Regia di Dario Baldi vedi scheda film
Il cinema italiano ha una lunga tradizione di viaggi stralunati nelle più svariate parti del mondo, alla ricerca di parenti, amici, creditori, commercialisti, amanti, la "caccia all'uomo" è quasi un sottogenere a parte, da "Riusciranno i nostri eroi" a "Il gaucho" Si riallaccia a questa tendenza, ma con una veduta più disincantata e attuale, questo gradevolissimo film di Dario Baldi. Piacevole, gradevole sono i termini giusti per definirlo, perché davvero scorre via liscio e sicuro, la trama è ottimamente costruita, i personaggi sono ben definiti e ottimamente recitati, non di capolavoro si tratta, ma offre un centinaio di minuti scacciapensieri, che è quello che una commedia brillante italiana nel periodo pasquale (evitiamo di chiamarla "cineuovo" please) dovrebbe offrire agli spettatori.
Di Brignano e Pannofino già tutti sanno la bravura, Brignano forse dovrebbe osare di più, tende a ripetere il suo personaggio che qui sembra lo stesso di Sharm El Sheik (e poi la cantatina in romanesco era proprio indispensabile?). La rivelazione è la bella e brava, in questo caso non è banale dirlo, Aurora Cossio, che ha studiato e costruito in stile strasberghiano il suo personaggio, la "guapita" la "chichita", la giovanetta cubana nata e cresciuta tra grandi habitaciones dove si vive, si dorme, si mangia e si guarda la telenovela tutti insieme, dove le guapitas indossano da mane a sera una sorta di divisa, maglietta, calzoncini e scarpe alte, la ragazza cresciuta in fretta, smaliziata ma non incattivita, anzi romantica e a suo modo con delle ingenuità, degli infantilismi. Si vede il personaggio, non si vede l'interprete, che è il massimo del "lavoro dell'attore sul personaggio". Ottimo lavoro anche da parte di Grazia Schiavo, che interpreta una svampitissima ( il dubbio sul personaggio rimane sino all'ultimo: ci è o ci fa? ) fidanzata che cerca il suo "novio" e Isabelle Adriani, che rifacendosi dichiaratamente a "Occhi di gatto" ma anche forse a Catwoman e a Satanik, interpreta un personaggio collaterale assai divertente e bizzarro.

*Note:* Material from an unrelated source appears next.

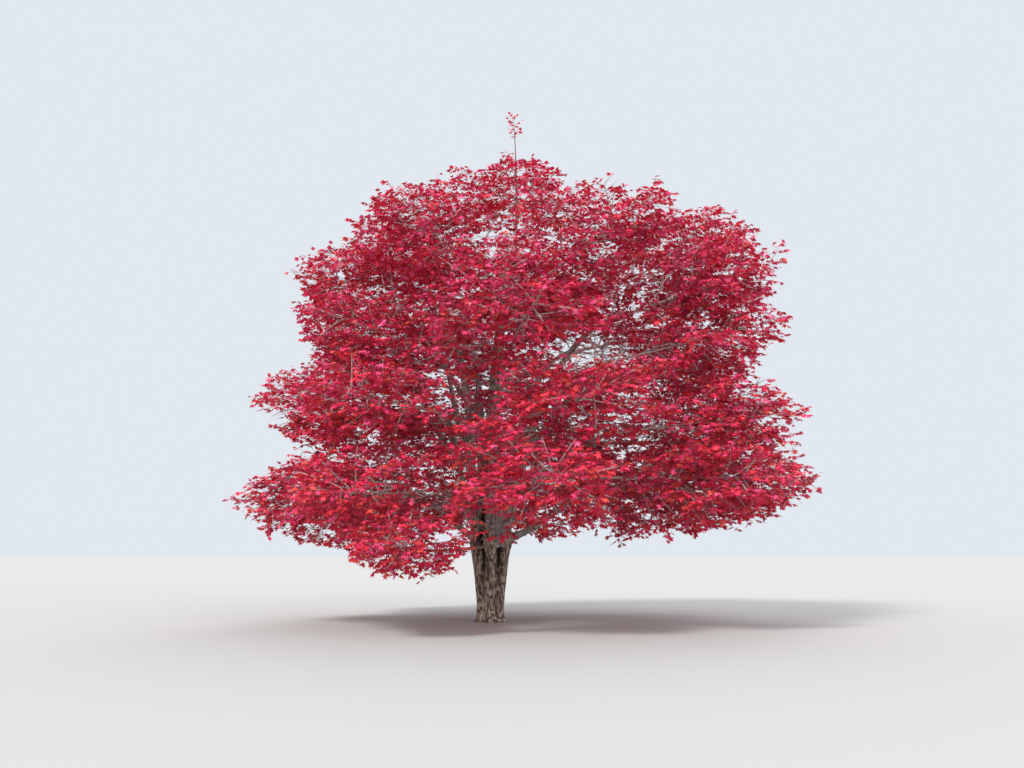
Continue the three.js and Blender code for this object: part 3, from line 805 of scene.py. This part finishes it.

Sulla trama preferisco non anticipare nulla, essendo complessa e ricca di colpi di scena, tutta da gustare. Una nota sulla particolare fotografia di Vittorio Omodei Zorini: come il linguaggio parlato si evolve negli anni e già leggere Gadda e Pasolini oggi inizia ad essere difficoltoso come leggere il Ruzante, così si evolve il linguaggio cinematografico, ed è giusto ricercare nuovi stili, andare oltre al campo e controcampo, alla zoomata,alla panoramica che appunto appartengono al passato, nello stesso tempo la sperimentazione di linguaggio presente in questo film, la mdp tenuta a mano che gira intorno agli attori che parlano è spesso fastidiosa e invadente, oltre a suggerire situazioni che poi non giungono. L'abilità del direttore della fotografia, un talento in nuce da coltivare, si rivela ironicamente proprio quando ferma la mdp e lavora, in stile Leone, sui volti degli attori, sulla loro fisicità e plasticità, e nel descrivere per immagini in maniera mirabile una Cuba lontana dalle luci e dai lustrini, buia e dai colori sbiaditi, con case diroccate e muri scrostati.
Se il cinema italiano brillante del futuro si muoverà in questa direzione, allontanandosi dai panettoni ma anche dagli architetti in crisi e dagli adolescenti petulanti, sarà forse l'inizio di una nuova stagione dorata.